Trump’s shift — he tweeted Congress will vote on a GOP plan after the elections “when Republicans hold the Senate & win back the House” — makes it clear the health care debate will be left for voters to decide during the race for the White House.

White House spokeswoman Sarah Sanders told reporters Tuesday that Trump “wants to talk about the principles.”

“He wants to work with Congress in order to come up with the right health care plan,” Sanders said.

Republicans have been speaking publicly and privately to Trump since he surprised them last week with an unexpected pledge that the GOP will be “the party of health care.” They don’t yet have a comprehensive proposal to replace the ACA law and had no big plans to unveil one.
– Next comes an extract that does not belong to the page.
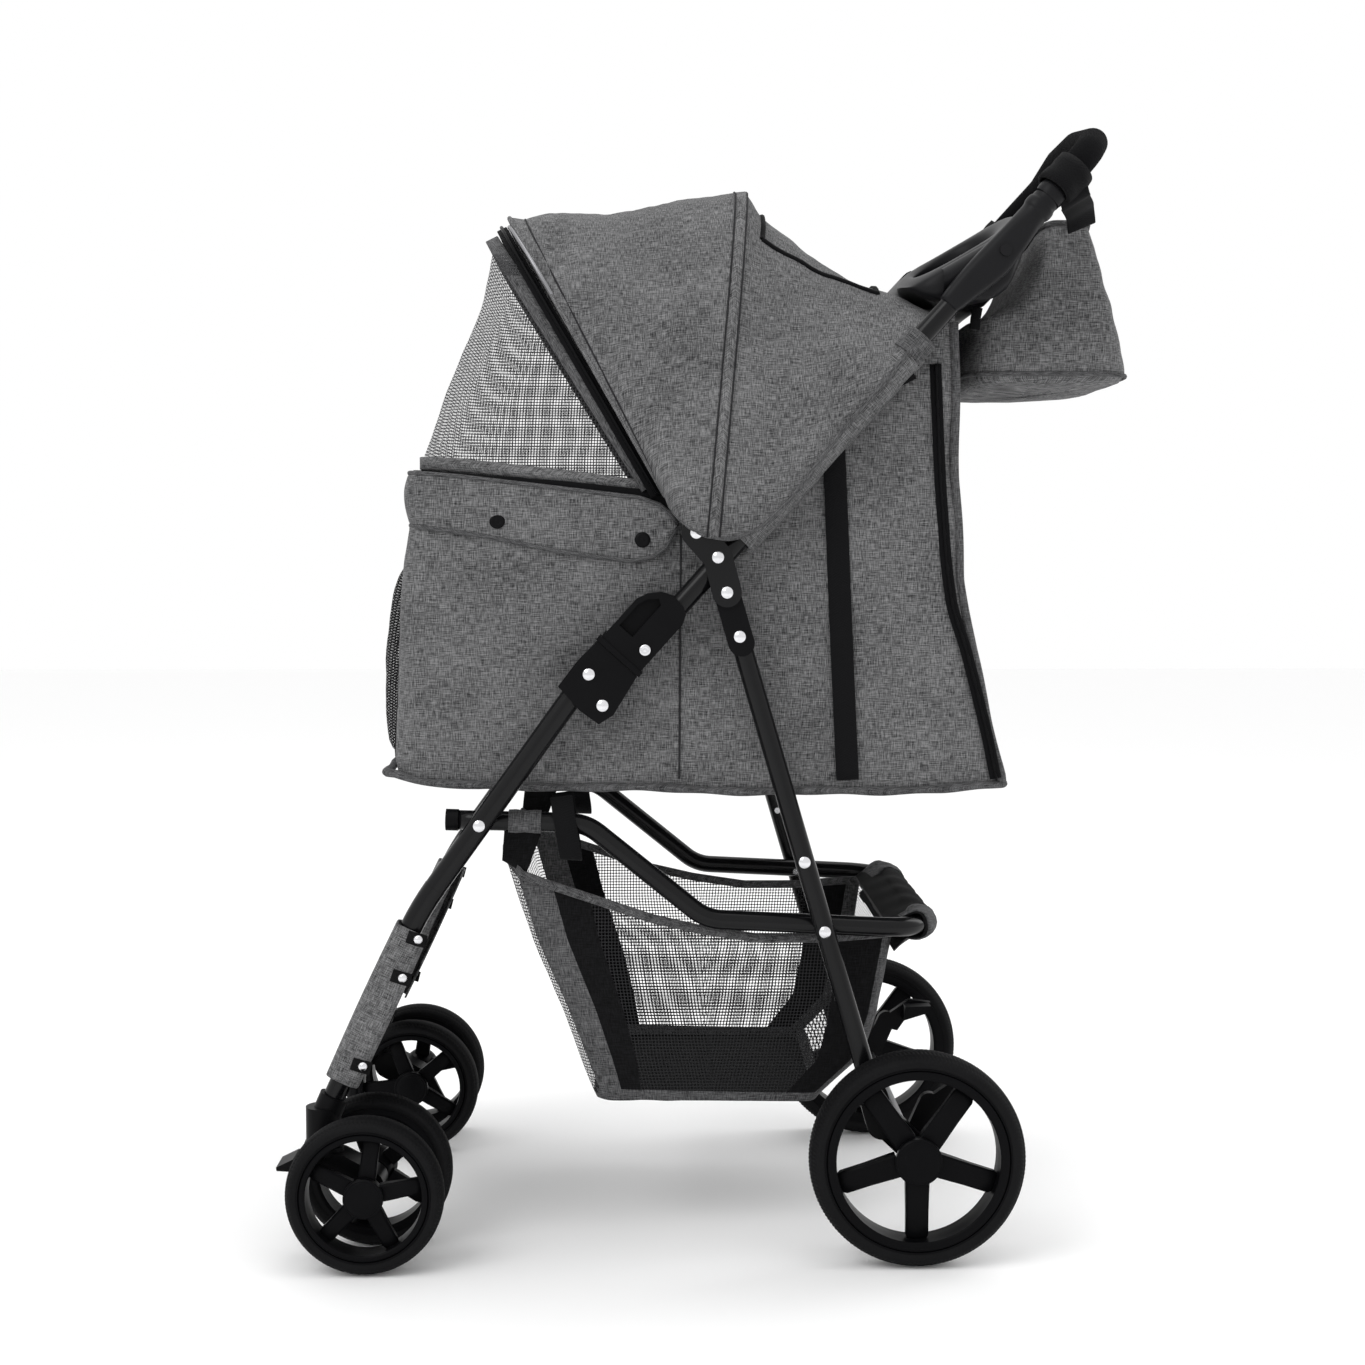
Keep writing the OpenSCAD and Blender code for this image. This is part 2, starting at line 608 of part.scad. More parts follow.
module caster_fork() {
  half = 21;
  color([0.05, 0.05, 0.05]) {
    difference() {
      union() {
        translate([swivel_x, -leg_y, swivel_z - 6]) cylinder(h = 6.4, r = 17);
        translate([swivel_x, -leg_y, swivel_z]) cylinder(h = 15, r = 5);
        link(front_axle_at, [swivel_x + 12, swivel_z - 16], 13, -leg_y - half + 6, -leg_y + half - 6);
        translate([swivel_x - 12, -leg_y - 12, swivel_z - 16]) cube([26, 24, 12]);
      }
      disc(front_axle_at, axle_r + 0.05, -leg_y - 40, -leg_y + 40);
      disc([-341, 86], 2.6, -leg_y - 40, -leg_y + 40);
    }
    rod(at(front_axle_at, -leg_y - twin_half - front_w * 0.45 - 1),
      at(front_axle_at, -leg_y + twin_half + front_w * 0.45 + 1),
      axle_r);
  }
}

// toe tab that stops the swivel
module caster_lock() {
  color([0.05, 0.05, 0.05]) {
    disc([-341, 86], 2.5, -leg_y - 15, -leg_y + 15);
    for (s = [-1, 1]) link([-341, 86], [-352, 86], 4, -leg_y + s * 14.5 - 2, -leg_y + s * 14.5 + 2);
    slab([[-371, 81], [-371.5, 84], [-357, 91], [-352.5, 88.4], [-347.5, 88.4], [-347.5, 82],
      [-356, 80]], -leg_y - 16.5, -leg_y + 16.5);
  }
}

left() color([0.03, 0.03, 0.03]) front_leg();  // front_leg_left
right() color([0.03, 0.03, 0.03]) front_leg();  // front_leg_right
left() lock_body();  // lock_body_left
right() lock_body();  // lock_body_right
front_apron();
color([0.05, 0.05, 0.05]) both_sides() caster_socket();  // caster_sockets
front_rivets();
left() handle_tube();  // handle_tube_left
right() handle_tube();  // handle_tube_right
left() bracket();  // bracket_left
right() bracket();  // bracket_right
handle_rivets();
tray();
left() tray_arm();  // tray_arm_left
right() tray_arm();  // tray_arm_right
tray_screws();
grip_foam();
left() lock_slider();  // lock_slider_left
right() lock_slider();  // lock_slider_right
cabin_shell();
cabin_straps();
cabin_zip();
front_pocket();
front_flap();
flap_snaps();
under_straps();
canopy_rear();
canopy_front();
color([0.4, 0.4, 0.4]) hoop([28, 912], 155.4);  // canopy_mid_hoop
color([0.4, 0.4, 0.4]) hoop([-176, 894], 157.95);  // canopy_front_hoop
mesh_window();
handle_bag();
bag_straps();
basket_rail();
rail_plugs();
basket();
left() rear_leg();  // rear_leg_left
right() rear_leg();  // rear_leg_right
color([0.05, 0.05, 0.05]) both_sides() rear_collar();  // rear_collars
rear_axle();
color([0.05, 0.05, 0.05]) both_sides() axle_bracket();  // axle_brackets
rear_rivets();
left() brake_lever();  // brake_lever_left
right() brake_lever();  // brake_lever_right
left() caster_fork();  // caster_fork_left
right() caster_fork();  // caster_fork_right
left() caster_lock();  // caster_lock_left
right() caster_lock();  // caster_lock_right
left() rear_tyre();  // tyre_rear_left
left() rear_wheel();  // wheel_rear_left
right() rear_tyre();  // tyre_rear_right
right() rear_wheel();  // wheel_rear_right
left() front_tyre(-leg_y - twin_half);  // tyre_outer_left
left() front_wheel(-leg_y - twin_half, 1);  // wheel_outer_left
left() front_tyre(-leg_y + twin_half);  // tyre_inner_left
left() front_wheel(-leg_y + twin_half, -1);  // wheel_inner_left
right() front_tyre(-leg_y - twin_half);  // tyre_outer_right
right() front_wheel(-leg_y - twin_half, 1);  // wheel_outer_right
right() front_tyre(-leg_y + twin_half);  // tyre_inner_right
right() front_wheel(-leg_y + twin_half, -1);  // wheel_inner_right
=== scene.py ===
import math

import bpy
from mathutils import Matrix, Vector, noise


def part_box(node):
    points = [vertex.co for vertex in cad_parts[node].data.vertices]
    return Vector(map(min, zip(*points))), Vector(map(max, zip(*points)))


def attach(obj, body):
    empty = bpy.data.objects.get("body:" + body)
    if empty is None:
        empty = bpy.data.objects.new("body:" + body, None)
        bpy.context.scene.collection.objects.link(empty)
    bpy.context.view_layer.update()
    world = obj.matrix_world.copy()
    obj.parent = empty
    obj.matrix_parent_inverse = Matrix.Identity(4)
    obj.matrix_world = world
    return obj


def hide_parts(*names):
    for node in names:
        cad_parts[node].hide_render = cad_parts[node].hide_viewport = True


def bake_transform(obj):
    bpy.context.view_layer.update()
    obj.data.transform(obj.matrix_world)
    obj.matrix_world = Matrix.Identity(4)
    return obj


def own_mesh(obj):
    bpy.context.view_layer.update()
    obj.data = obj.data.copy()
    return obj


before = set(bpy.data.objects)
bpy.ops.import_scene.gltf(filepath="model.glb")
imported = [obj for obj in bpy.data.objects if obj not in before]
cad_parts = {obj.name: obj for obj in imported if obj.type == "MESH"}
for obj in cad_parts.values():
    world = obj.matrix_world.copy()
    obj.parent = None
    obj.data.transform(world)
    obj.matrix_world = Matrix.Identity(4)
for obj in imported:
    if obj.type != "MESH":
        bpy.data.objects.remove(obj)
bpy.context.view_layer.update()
MM = 0.001
SIDES = ((-1, "left"), (1, "right"))
LEG_Y = 180.5
SLOPE = math.radians(48)
HANDLE_FOOT = (-26, 563.5)


# ---------- small geometry kit, in millimetres ----------
def V(x, y, z):
    return Vector((x, y, z))


def on_handle(along, behind=0.0):
    c, s = math.cos(SLOPE), math.sin(SLOPE)
    return HANDLE_FOOT[0] + c * along + s * behind, HANDLE_FOOT[1] + s * along - c * behind


def lerp(a, b, t):
    return a + (b - a) * t


def table(points, x):
    """Value at x of a line through (x, value) points."""
    if x <= points[0][0]:
        return points[0][1]
    for (x0, y0), (x1, y1) in zip(points, points[1:]):
        if x <= x1:
            return lerp(y0, y1, (x - x0) / (x1 - x0))
    return points[-1][1]


def curve(points, t):
    """Smooth curve through (t, x, z) points."""
    n = len(points)
    for i in range(n - 1):
        if t <= points[i + 1][0] or i == n - 2:
            break
    a, b = points[i], points[i + 1]
    p, q = points[max(i - 1, 0)], points[min(i + 2, n - 1)]
    h = b[0] - a[0]
    u = min(max((t - a[0]) / h, 0), 1)
    out = []
    for k in range(1, len(a)):
        m0 = (b[k] - p[k]) / (b[0] - p[0]) * h if b[0] > p[0] else 0
        m1 = (q[k] - a[k]) / (q[0] - a[0]) * h if q[0] > a[0] else 0
        u2, u3 = u * u, u * u * u
        out.append((2 * u3 - 3 * u2 + 1) * a[k] + (u3 - 2 * u2 + u) * m0
                   + (3 * u2 - 2 * u3) * b[k] + (u3 - u2) * m1)
    return out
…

Trump’s Monday night admission that ahealth care vote would not happen until after the elections came after he heard from lawmakers that it wasn’t the right time to pivot to the issue, said a person familiar with the conversations who was not authorized to speak publicly.

Senate Minority Leader Chuck Schumer said Trump will “hold Americans hostage through 2020” on an issue that affects millions of people. He said that when Trump “insists he has a magic plan that we can see if only the American people re-elect him,” it isn’t true.

Last week, the Trump administration told a federal appeals court it wants the entire Affordable Care Act struck down, an outcome that could leave millions of people uninsured.